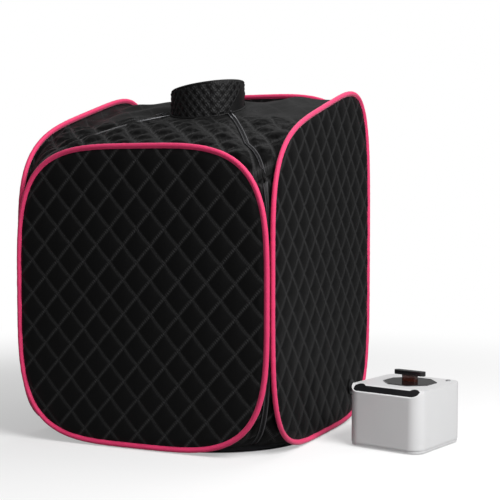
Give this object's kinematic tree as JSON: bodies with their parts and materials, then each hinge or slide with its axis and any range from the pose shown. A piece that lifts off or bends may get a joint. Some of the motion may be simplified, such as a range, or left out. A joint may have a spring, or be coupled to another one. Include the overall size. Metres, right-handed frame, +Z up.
{
  "type": "portable steam sauna",
  "caption": "Pop-up quilted sauna tent with a neck collar and a zip-down front, beside a small free-standing steam generator.",
  "frame": {"origin": "centre of the tent's floor, on the surface that it stands on", "axes": "+X to the right seen from the front, +Y to the rear, +Z up; the zip-down front faces -Y"},
  "size_m": [1.1943, 0.831, 1.0522],
  "materials": {
    "quilt": "diamond-quilted polyester",
    "skin": "plain woven polyester",
    "piping": "woven binding",
    "spring_steel": "drawn wire",
    "liner": "coated waterproof lining",
    "zip": "woven zip tape",
    "zip_metal": "plated zinc",
    "black_plastic": "satin",
    "shell": "satin moulded",
    "rubber": "matte",
    "steel": "brushed",
    "gloss_black": "polished",
    "board": "circuit board",
    "silicone": "soft matte",
    "button": "satin",
    "smoke": "smoked clear plastic",
    "stem": "tinted translucent"
  },
  "bodies": {
    "tent": {"floor_mat": "liner", "right_panel": "quilt", "left_panel": "quilt", "rear_panel": "quilt", "right_piping": "piping", "left_piping": "piping", "rear_piping": "piping", "right_hoop": "spring_steel", "left_hoop": "spring_steel", "rear_hoop": "spring_steel", "right_liner": "liner", "left_liner": "liner", "rear_liner": "liner", "right_front_gusset": "skin", "left_front_gusset": "skin", "right_rear_gusset": "skin", "left_rear_gusset": "skin", "roof_panel": "skin", "collar_rear": "quilt", "right_zip_tape": "zip", "left_zip_tape": "zip", "steam_inlet": "black_plastic", "inlet_nut": "black_plastic"},
    "front_door": {"front_panel": "quilt", "front_piping": "piping", "front_hoop": "spring_steel", "front_liner": "liner", "right_door_gusset": "skin", "left_door_gusset": "skin", "right_door_tape": "zip", "left_door_tape": "zip"},
    "roof_front": {"roof_flap": "skin", "collar_front": "quilt", "collar_tab": "quilt", "right_flap_tape": "zip", "left_flap_tape": "zip"},
    "right_slider": {"right_zip_slider": "zip_metal"},
    "left_slider": {"left_zip_slider": "zip_metal"},
    "right_pull": {"right_zip_pull": "zip_metal"},
    "left_pull": {"left_zip_pull": "zip_metal"},
    "generator": {"generator_housing": "shell", "generator_base": "shell", "generator_feet": "rubber", "base_screws": "steel", "control_panel": "gloss_black", "control_board": "board", "water_pot": "steel", "heating_element": "steel", "thermal_cutoff": "black_plastic", "pot_gasket": "silicone", "outlet_pipe": "silicone", "steam_outlet": "black_plastic", "power_inlet": "black_plastic"},
    "button": {"power_button": "button"},
    "lid": {"lid_frame": "gloss_black", "lid_window": "smoke", "lid_seal": "silicone"},
    "lid_handle": {"lid_lock": "steel", "handle_stem": "stem", "handle_bar": "gloss_black"}
  },
  "joints": [
    {"name": "door_fold", "type": "hinge", "parent": "tent", "child": "front_door", "pos_m": [0, -0.407, 0.009], "axis": [1, 0, 0], "range_deg": [0, 90]},
    {"name": "roof_front_lift", "type": "hinge", "parent": "front_door", "child": "roof_front", "pos_m": [0, -0.398, 0.85], "axis": [1, 0, 0], "range_deg": [0, 60]},
    {"name": "right_zip_run", "type": "slide", "parent": "tent", "child": "right_slider", "axis": [0.5339, -0.8196, -0.2077], "range_m": [0, 0.075]},
    {"name": "left_zip_run", "type": "slide", "parent": "tent", "child": "left_slider", "axis": [-0.5339, -0.8196, -0.2077], "range_m": [0, 0.075]},
    {"name": "right_pull_flip", "type": "hinge", "parent": "right_slider", "child": "right_pull", "pos_m": [0.114, -0.04082, 0.95543], "axis": [-0.8379, -0.5458, 0], "range_deg": [0, 150]},
    {"name": "left_pull_flip", "type": "hinge", "parent": "left_slider", "child": "left_pull", "pos_m": [-0.114, -0.04082, 0.95543], "axis": [-0.8379, 0.5458, 0], "range_deg": [0, 150]},
    {"name": "generator_place", "type": "slide", "parent": "tent", "child": "generator", "axis": [1, 0, 0], "range_m": [0, 0.3]},
    {"name": "button_press", "type": "slide", "parent": "generator", "child": "button", "axis": [0, 0, -1], "range_m": [0, 0.002], "stiffness_N_per_m": 400, "springref_m": -0.001},
    {"name": "lid_lift", "type": "slide", "parent": "generator", "child": "lid", "axis": [0, 0, 1], "range_m": [0, 0.12]},
    {"name": "handle_turn", "type": "hinge", "parent": "lid", "child": "lid_handle", "pos_m": [0.66086, -0.00156, 0.18], "axis": [0, 0, 1], "range_deg": [0, 90]}
  ]
}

* **What you are asked to do**
Reproduce the material above exactly; please quote every line of it.

* **Output**
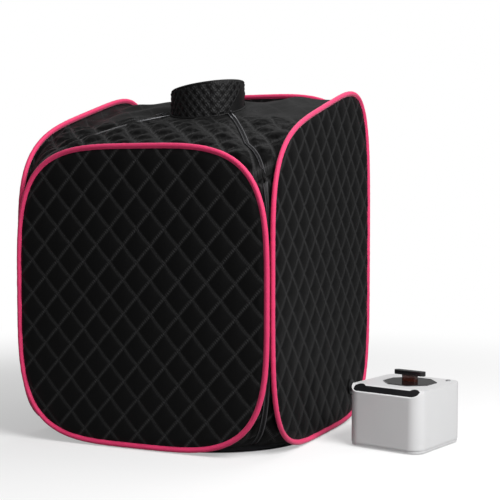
Give this object's kinematic tree as JSON: bodies with their parts and materials, then each hinge or slide with its axis and any range from the pose shown. A piece that lifts off or bends may get a joint. Some of the motion may be simplified, such as a range, or left out. A joint may have a spring, or be coupled to another one. Include the overall size. Metres, right-handed frame, +Z up.
{
  "type": "portable steam sauna",
  "caption": "Pop-up quilted sauna tent with a neck collar and a zip-down front, beside a small free-standing steam generator.",
  "frame": {"origin": "centre of the tent's floor, on the surface that it stands on", "axes": "+X to the right seen from the front, +Y to the rear, +Z up; the zip-down front faces -Y"},
  "size_m": [1.1943, 0.831, 1.0522],
  "materials": {
    "quilt": "diamond-quilted polyester",
    "skin": "plain woven polyester",
    "piping": "woven binding",
    "spring_steel": "drawn wire",
    "liner": "coated waterproof lining",
    "zip": "woven zip tape",
    "zip_metal": "plated zinc",
    "black_plastic": "satin",
    "shell": "satin moulded",
    "rubber": "matte",
    "steel": "brushed",
    "gloss_black": "polished",
    "board": "circuit board",
    "silicone": "soft matte",
    "button": "satin",
    "smoke": "smoked clear plastic",
    "stem": "tinted translucent"
  },
  "bodies": {
    "tent": {"floor_mat": "liner", "right_panel": "quilt", "left_panel": "quilt", "rear_panel": "quilt", "right_piping": "piping", "left_piping": "piping", "rear_piping": "piping", "right_hoop": "spring_steel", "left_hoop": "spring_steel", "rear_hoop": "spring_steel", "right_liner": "liner", "left_liner": "liner", "rear_liner": "liner", "right_front_gusset": "skin", "left_front_gusset": "skin", "right_rear_gusset": "skin", "left_rear_gusset": "skin", "roof_panel": "skin", "collar_rear": "quilt", "right_zip_tape": "zip", "left_zip_tape": "zip", "steam_inlet": "black_plastic", "inlet_nut": "black_plastic"},
    "front_door": {"front_panel": "quilt", "front_piping": "piping", "front_hoop": "spring_steel", "front_liner": "liner", "right_door_gusset": "skin", "left_door_gusset": "skin", "right_door_tape": "zip", "left_door_tape": "zip"},
    "roof_front": {"roof_flap": "skin", "collar_front": "quilt", "collar_tab": "quilt", "right_flap_tape": "zip", "left_flap_tape": "zip"},
    "right_slider": {"right_zip_slider": "zip_metal"},
    "left_slider": {"left_zip_slider": "zip_metal"},
    "right_pull": {"right_zip_pull": "zip_metal"},
    "left_pull": {"left_zip_pull": "zip_metal"},
    "generator": {"generator_housing": "shell", "generator_base": "shell", "generator_feet": "rubber", "base_screws": "steel", "control_panel": "gloss_black", "control_board": "board", "water_pot": "steel", "heating_element": "steel", "thermal_cutoff": "black_plastic", "pot_gasket": "silicone", "outlet_pipe": "silicone", "steam_outlet": "black_plastic", "power_inlet": "black_plastic"},
    "button": {"power_button": "button"},
    "lid": {"lid_frame": "gloss_black", "lid_window": "smoke", "lid_seal": "silicone"},
    "lid_handle": {"lid_lock": "steel", "handle_stem": "stem", "handle_bar": "gloss_black"}
  },
  "joints": [
    {"name": "door_fold", "type": "hinge", "parent": "tent", "child": "front_door", "pos_m": [0, -0.407, 0.009], "axis": [1, 0, 0], "range_deg": [0, 90]},
    {"name": "roof_front_lift", "type": "hinge", "parent": "front_door", "child": "roof_front", "pos_m": [0, -0.398, 0.85], "axis": [1, 0, 0], "range_deg": [0, 60]},
    {"name": "right_zip_run", "type": "slide", "parent": "tent", "child": "right_slider", "axis": [0.5339, -0.8196, -0.2077], "range_m": [0, 0.075]},
    {"name": "left_zip_run", "type": "slide", "parent": "tent", "child": "left_slider", "axis": [-0.5339, -0.8196, -0.2077], "range_m": [0, 0.075]},
    {"name": "right_pull_flip", "type": "hinge", "parent": "right_slider", "child": "right_pull", "pos_m": [0.114, -0.04082, 0.95543], "axis": [-0.8379, -0.5458, 0], "range_deg": [0, 150]},
    {"name": "left_pull_flip", "type": "hinge", "parent": "left_slider", "child": "left_pull", "pos_m": [-0.114, -0.04082, 0.95543], "axis": [-0.8379, 0.5458, 0], "range_deg": [0, 150]},
    {"name": "generator_place", "type": "slide", "parent": "tent", "child": "generator", "axis": [1, 0, 0], "range_m": [0, 0.3]},
    {"name": "button_press", "type": "slide", "parent": "generator", "child": "button", "axis": [0, 0, -1], "range_m": [0, 0.002], "stiffness_N_per_m": 400, "springref_m": -0.001},
    {"name": "lid_lift", "type": "slide", "parent": "generator", "child": "lid", "axis": [0, 0, 1], "range_m": [0, 0.12]},
    {"name": "handle_turn", "type": "hinge", "parent": "lid", "child": "lid_handle", "pos_m": [0.66086, -0.00156, 0.18], "axis": [0, 0, 1], "range_deg": [0, 90]}
  ]
}